Strange Allure of Surf Fishing
A chilling northwest wind blows in menacing clouds. My hands barely function in the numbing cold.
“Anything?” asks Paul. He’s been working the shore about 100 yards away. We haven’t spoken a word in hours.
“Not a damn thing.”
“Wanna call it?” he asks, as drops of rain start hitting my face. Another zebra splashes in the darkness.
“How about five more casts?”
“Fine by me.” He heads to shore, Noctiluca sparking as he walks.
The ocean starts shoving me around. Flashes of lightning add to the storm’s bombast. Muttering at the stingy sea, I finally get a hard tug. I let the line go, slowly count to 10, and set the hook with a hard yank. My rod is instantly parabolic. The drag whines and my heart races.
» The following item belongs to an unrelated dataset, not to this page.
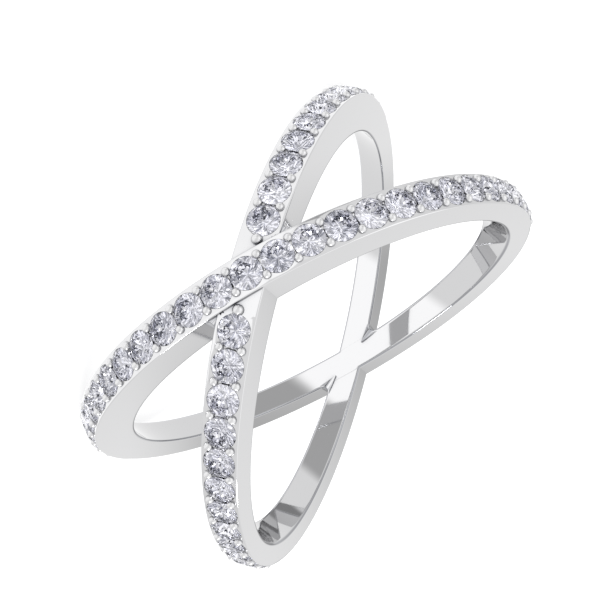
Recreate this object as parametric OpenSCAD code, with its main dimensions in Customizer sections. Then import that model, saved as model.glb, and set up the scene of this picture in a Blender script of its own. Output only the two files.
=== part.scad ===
// Crossover ring: two slim bands that cross at the front and at the back, with a row of small
// round stones along the front half of each. Millimetres. The ring lies on its side: finger axis
// along Z, front crossing at -Y, and the lowest point of the bands at Z = 0.

/* [Finger] */
// Inside diameter, 17.3 mm is a US size 7
bore_d = 17.3; // [15:0.1:20]

/* [Bands] */
// Lean of each band from level, in degrees
band_tilt = 23.8; // [20:0.1:27]
// Metal thickness of the band that passes over, measured at the crossings
band_wall = 2.25; // [2.1:0.05:2.5]
// How far the outer face of the band below lies under the one that passes over
under_drop = 0.13; // [0.08:0.01:0.2]
// Band width at the front crossing
front_w = 1.56; // [1.5:0.02:1.8]
// Band width at the back crossing
back_w = 1.24; // [1.2:0.02:1.5]
// Radius of the solder fillet in the sharp corners of the side windows
fillet_r = 0.25; // [0.2:0.01:0.35]

/* [Stones] */
// Girdle diameter of each round stone
stone_d = 1.23; // [1.1:0.01:1.25]
// Clear gap between the girdles of neighbouring stones
stone_gap = 0.106; // [0.105:0.001:0.15]
// Angle from the front that each row reaches to, in degrees
row_reach = 93.5; // [60:0.5:110]
// Gap between the upper band's wall and the first stones of the lower row
start_gap = 0.23; // [0.15:0.01:0.5]

/* [Seats and beads] */
// Clearance between a stone and its seat
seat_gap = 0.025; // [0.02:0.001:0.04]
// Radius of the small beads, two between each pair of stones
bead_r = 0.165; // [0.14:0.005:0.18]
// Distance of the small beads from the middle of the row
bead_offset = 0.42; // [0.38:0.01:0.46]
// Radius of the single bead on each side of the crossing in the lower row
end_bead_r = 0.23; // [0.18:0.01:0.26]
// Depth of the groove cut along the middle of each row, between the stones
groove_depth = 0.1; // [0.06:0.01:0.14]
// Width of that groove
groove_w = 0.56; // [0.4:0.02:0.6]

/* [Hidden] */
bore_r = bore_d / 2;
over_r = bore_r + band_wall;
under_r = over_r - under_drop;
half_front = front_w / 2;
half_back = back_w / 2;
half_mid = (half_front + half_back) / 2;
wall_slope = (half_back - half_front) / (2 * over_r);
stone_r = stone_d / 2;
// Height of the finger hole's middle when the lowest corner of the bands is at Z = 0
lift = over_r * norm([sin(band_tilt), wall_slope * cos(band_tilt)]) + half_mid * cos(band_tilt);

// Proportions of a round brilliant, as shares of its diameter
table_share = 0.57;
crown_share = 0.15;
girdle_share = 0.025;
pavilion_share = 0.43;
star_share = 0.5;
lower_share = 0.24;
table_r = stone_r * table_share;
crown_h = stone_d * crown_share;
girdle_h = stone_d * girdle_share;
pavilion_h = stone_d * pavilion_share;

// Angle between stones, from the chord at the lower girdle edge
function pitch(r) = 2 * asin((stone_d + stone_gap) / 2 / (r - girdle_h));
over_pitch = pitch(over_r);
over_count = floor(row_reach / over_pitch);
row_end = over_count * over_pitch;
under_start = (half_front + stone_r + start_gap) / sin(2 * band_tilt) / under_r * 180 / PI;
under_count = floor((row_end - under_start) / pitch(under_r));
// Both rows end at the same angle, so the lower row's stones stand a little further apart
under_pitch = (row_end - under_start) / under_count;

// Stone angles on each band
over_angles = [for (i = [-over_count:over_count]) i * over_pitch];
under_angles = [for (s = [-1, 1], i = [0:under_count]) s * (under_start + i * under_pitch)];

// Bead angles: half a pitch either side of the stones
over_beads = [for (i = [-over_count - 1:over_count]) (i + 0.5) * over_pitch];
under_beads = [for (s = [-1, 1], i = [0:under_count]) s * (under_start + (i + 0.5) * under_pitch)];
end_bead_overlap = 0.17 * end_bead_r;
end_bead_angle = under_start - (stone_r + end_bead_r - end_bead_overlap) / under_r * 180 / PI;

// How deep the beads sit, how far hidden edges run into the metal, and lengths of the cutters
bead_sink = 0.12 * bead_r;
fillet_sink = 0.25 * fillet_r;
fillet_root = 1.6 * fillet_r;
fillet_step = 0.12 * fillet_r;
blank_h = 2.5 * front_w;
cut_len = 2.6 * over_r;
$fn = 24;
fine = 240;

// Moves a child from the stone's own frame (+Z outward, girdle top at 0) to an angle on a band
module on_band(side, r, angle) {
    rotate([0, side * band_tilt, 0])
        rotate([0, 0, angle])
            translate([0, -r, 0])
                rotate([90, 0, 0])
                    children();
}

// One band: a round disc in its own tilted plane, between two flat walls that close in backwards
module band_blank(side, r) {
    rotate([0, side * band_tilt, 0])
        intersection() {
            cylinder(r = r, h = blank_h, center = true, $fn = fine);
            rotate([90, 0, 90])
                linear_extrude(height = cut_len, center = true)
                    polygon([
                        [-cut_len / 2, half_mid - wall_slope * cut_len / 2],
                        [cut_len / 2, half_mid + wall_slope * cut_len / 2],
                        [cut_len / 2, -half_mid - wall_slope * cut_len / 2],
                        [-cut_len / 2, -half_mid + wall_slope * cut_len / 2]
                    ]);
        }
}

// Solder in the sharp corner of one side window, at the front or the back crossing
module window_fillet(x_side, y_side, half_w) {
    corner = half_w / sin(band_tilt);
    centre = corner + fillet_r / sin(band_tilt);
    far = corner + fillet_r / tan(band_tilt) * cos(band_tilt);
    high = (far - corner) * tan(band_tilt);
    intersection() {
        rotate([0, -band_tilt, 0])
            cylinder(r = under_r - fillet_step, h = blank_h, center = true, $fn = fine);
        translate([0, y_side * (bore_r + band_wall / 2), 0])
            rotate([90, 0, 0])
                difference() {
                    linear_extrude(height = 1.5 * band_wall, center = true)
                        polygon([
                            [x_side * (corner - fillet_root), 0],
                            [x_side * far, high + fillet_sink],
                            [x_side * far, -high - fillet_sink]
                        ]);
                    translate([x_side * centre, 0, 0])
                        cylinder(r = 1.08 * fillet_r, h = 2 * band_wall, center = true, $fn = 48);
                }
    }
}

// The room cut for one stone: the stone's own form with the seat clearance all round
module seat_cut() {
    g = seat_gap;
    rotate_extrude()
        polygon([
            [0, -girdle_h - pavilion_h - 1.5 * g],
            [stone_r + g, -girdle_h - 0.3 * g],
            [stone_r + g, 0.3 * g],
            [table_r + g, crown_h + g],
            [0, crown_h + g]
        ]);
}

// Groove along a row, from one angle to another
module row_groove(side, r, from, to) {
    rotate([0, side * band_tilt, 0])
        rotate([0, 0, from - 90])
            rotate_extrude(angle = to - from, $fn = fine)
                translate([r - groove_depth, -groove_w / 2])
                    square([5 * groove_depth, groove_w]);
}

// One full brilliant: table, star, kite and girdle facets above, mains and halves below
module brilliant() {
    // the star and lower-half tips lie in the planes of the kites and the pavilion mains
    half_turn = 22.5;
    star_r = table_r * cos(half_turn) * (1 - star_share) + stone_r * star_share;
    star_z = crown_h * (stone_r - star_r * cos(half_turn)) / (stone_r - table_r);
    low_r = stone_r * lower_share;
    low_z = -girdle_h - pavilion_h * (1 - lower_share * cos(half_turn));
    function ring(r, z, n, turn) = [for (i = [0:n - 1]) [r * cos(i * 360 / n + turn), r * sin(i * 360 / n + turn), z]];
    points = concat(
        ring(table_r, crown_h, 8, half_turn),
        ring(star_r, star_z, 8, 0),
        ring(stone_r, 0, 16, 0),
        ring(stone_r, -girdle_h, 16, 0),
        ring(low_r, low_z, 8, half_turn),
        [[0, 0, -girdle_h - pavilion_h]]
    );
    tip = 56;
    faces = concat(
        [[7, 6, 5, 4, 3, 2, 1, 0]],
        // star facets
        [for (i = [0:7]) [(i + 7) % 8, i, 8 + i]],
        // kite facets, as two triangles
        [for (i = [0:7]) [i, 8 + (i + 1) % 8, 16 + 2 * i + 1]],
        [for (i = [0:7]) [i, 16 + 2 * i + 1, 8 + i]],
        // upper girdle facets
        [for (i = [0:7]) [8 + i, 16 + 2 * i + 1, 16 + 2 * i]],
        [for (i = [0:7]) [8 + i, 16 + 2 * i, 16 + (2 * i + 15) % 16]],
        // girdle
        [for (i = [0:15]) [16 + i, 16 + (i + 1) % 16, 32 + (i + 1) % 16]],
        [for (i = [0:15]) [16 + i, 32 + (i + 1) % 16, 32 + i]],
        // lower halves
        [for (i = [0:7]) [32 + 2 * i + 1, 48 + i, 32 + 2 * i]],
        [for (i = [0:7]) [32 + 2 * i + 1, 32 + (2 * i + 2) % 16, 48 + i]],
        // pavilion mains, as two triangles
        [for (i = [0:7]) [32 + 2 * i, 48 + i, tip]],
        [for (i = [0:7]) [32 + 2 * i, tip, 48 + (i + 7) % 8]]
    );
    polyhedron(points = points, faces = faces, convexity = 2);
}

// Both bands soldered into one piece, with the beads raised and every seat cut
module ring_shank() {
    color("silver")
        translate([0, 0, lift]) difference() {
            union() {
                difference() {
                    union() {
                        band_blank(1, over_r);
                        band_blank(-1, under_r);
                        for (x_side = [-1, 1]) {
                            window_fillet(x_side, -1, half_front);
                            window_fillet(x_side, 1, half_back);
                        }
                    }
                    row_groove(1, over_r, over_beads[0], -over_beads[0]);
                    for (s = [-1, 1])
                        row_groove(-1, under_r,
                            s > 0 ? under_start : -under_start - under_count * under_pitch,
                            s > 0 ? under_start + under_count * under_pitch : -under_start);
                }
                for (a = over_beads, z = [-1, 1])
                    on_band(1, over_r, a)
                        translate([0, z * bead_offset, -bead_sink]) sphere(r = bead_r);
                for (a = under_beads, z = [-1, 1])
                    on_band(-1, under_r, a)
                        translate([0, z * bead_offset, -bead_sink]) sphere(r = bead_r);
                for (s = [-1, 1])
                    on_band(-1, under_r, s * end_bead_angle)
                        translate([0, 0, bead_sink]) sphere(r = end_bead_r);
            }
            cylinder(r = bore_r, h = 2 * cut_len, center = true, $fn = fine);
            for (a = over_angles) on_band(1, over_r, a) seat_cut();
            for (a = under_angles) on_band(-1, under_r, a) seat_cut();
        }
}

// The unbroken row along the band that passes over
module stones_over_band() {
    color("white")
        translate([0, 0, lift]) for (a = over_angles) on_band(1, over_r, a) brilliant();
}

// The row below, which stops on both sides of the front crossing
module stones_under_band() {
    color("white")
        translate([0, 0, lift]) for (a = under_angles) on_band(-1, under_r, a) brilliant();
}

ring_shank();
stones_over_band();
stones_under_band();
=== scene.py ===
import bmesh
import bpy
import numpy as np
from mathutils import Matrix


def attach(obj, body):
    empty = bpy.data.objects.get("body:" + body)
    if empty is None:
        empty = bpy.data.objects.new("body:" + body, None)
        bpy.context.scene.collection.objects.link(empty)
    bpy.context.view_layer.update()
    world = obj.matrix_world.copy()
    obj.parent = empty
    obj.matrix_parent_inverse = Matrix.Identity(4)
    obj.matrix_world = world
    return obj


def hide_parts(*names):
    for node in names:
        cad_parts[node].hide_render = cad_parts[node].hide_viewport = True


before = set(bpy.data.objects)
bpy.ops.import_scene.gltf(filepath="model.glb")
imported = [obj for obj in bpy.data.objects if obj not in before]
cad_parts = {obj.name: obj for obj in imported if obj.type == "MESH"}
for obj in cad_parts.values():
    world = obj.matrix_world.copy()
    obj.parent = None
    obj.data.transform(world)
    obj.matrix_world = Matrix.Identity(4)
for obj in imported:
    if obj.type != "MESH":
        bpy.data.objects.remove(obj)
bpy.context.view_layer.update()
print("frame loaded")

mm = 0.001  # the sizes below are in millimetres

# The two bands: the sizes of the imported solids, and the roundings and slopes that those lack
bands = dict(
    boreRadius=8.65,
    tilt=23.8,            # lean of each band from level, degrees
    overRadius=10.9,      # outer radius of the band that passes over
    underRadius=10.77,
    halfFront=0.78,       # half the width at the front crossing
    halfBack=0.62,
    rowEdge=0.035,        # rounding of the outer edges beside the stones
    plainEdge=0.09,       # and where the band is plain
    edgeChange=0.08,      # angle over which the one edge becomes the other, radians
    boreEdge=0.1,         # rounding of the edges at the finger
    boreEdgeLost=0.95,    # share of it that is lost where it lies inside the other band
    lostRise=(0.02, 0.22),     # how far inside that begins and is complete
    lostFall=(0.2, 0.1),  # and how far before and past the solder's end it stops
    boreStep=0.002,       # how far the lower band's bore face lies behind the upper one's
    grooveDepth=0.1,
    grooveHalf=0.28,
    grooveSide=(0.04, 0.02),   # how far its sides slope inwards and outwards from there
    grooveEnd=0.012,      # and its ends, radians
    hiddenDip=0.65,       # how far the lower band's face sinks inside the upper band
    hiddenEdge=(0.56, 0.7),    # from the upper band's middle to where it sinks and where it is level
    edgePoints=5,         # points of the section: outer edge, wall, rounded corner and bore face
    wallStops=(0.03, 0.3, 0.6, 0.97),
    bendPoints=6,
    boreStops=(0.04, 0.2, 0.4, 0.6, 0.8, 0.96),
    plainStep=1.1,        # degrees between columns where there are no stones
    crossingColumns=145,  # columns over the front crossing, on the lower band
    plainRows=11,
    crossingRows=41,
)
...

But after a few seconds of fury, the line goes slack. An hour later, we exit the water. The howling wind drowns out our voices; we’re reduced to sign language. I arrive home at 2:00 a.m., still without a fish.
My last day is like the day I arrived — unseasonably warm and cloudless. The ocean breathes in gentle swells. For the first time in a week, I see some leaping baitfish.
A good sign? Who knows. You can study the water and the tides and the winds and the water temperature, and probably improve your odds. But the fact remains, we never know when the fish will show up, or if they’ll be hungry when they do.